The 164,000-square foot (15 sq m) building will cost $600 million and will open today, according to a report in The Oregonian. It joins Google’s oldest custom build data center, which was built in The Dalles in 2006, and employs 175 people. 

Gov. Kate Brown (center) signs Senate Bill 611 into law
Gov. Kate Brown (center) signs Senate Bill 611 into law – Oregon.gov

Tax breaks

Oregon has cheap power and low taxes: the state has no sales tax, and enterprise zones with no property taxes either. The Oregonian estimates that these measures already save Google millions each year in tax.

Despite this, data center owners have been complaining about a possibility that they might be hit by a so-called “brand tax” - a 1973 law originally designed for cellphone towers, under which cloud firms might have faced levies based on the value of their corporate brand. 
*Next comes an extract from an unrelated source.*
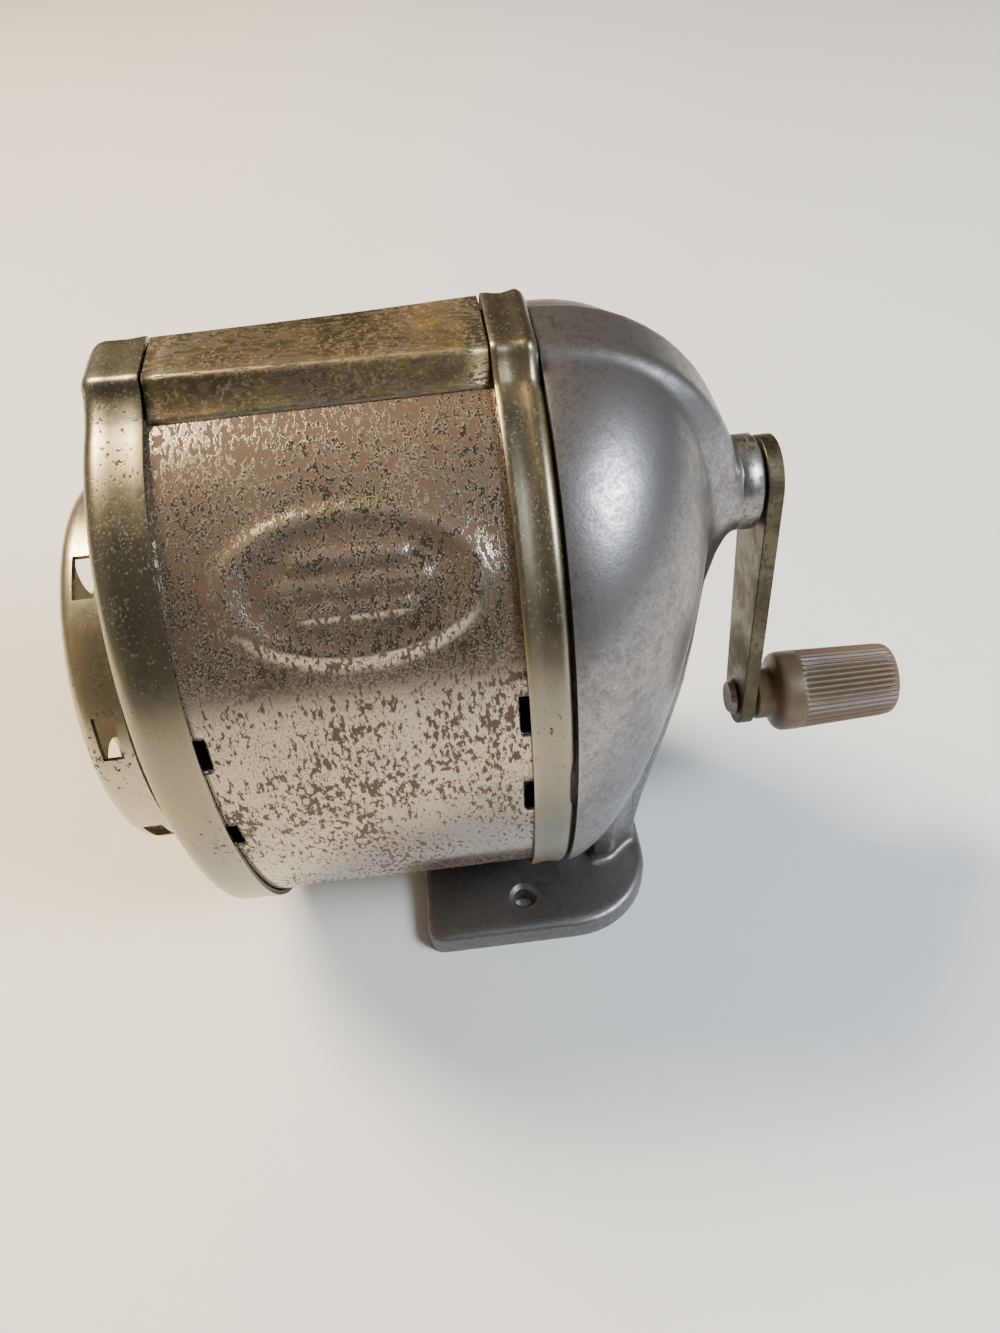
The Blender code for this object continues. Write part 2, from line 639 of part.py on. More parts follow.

The brand tax was never assessed against any data center, but Amazon and Apple both threatened to cancel plans to build new data centers in the state, after a court ruled that data centers could be liable to brand tax assessments. Last week, Governor Kate Brown signed a new law explicitly exempting data centers from any application of the tax. 

Google’s new data center has been under construction independently of any of this, since before the October ruling was made. IT follows a deal in which the search giant paid money to the city, which has reportedly helped pay for a new fire station and swimming pools.

Elsewhere, it has been reported that Apple is also working on new data center proposals in Oregon, in response to the promise not to apply the brand tax.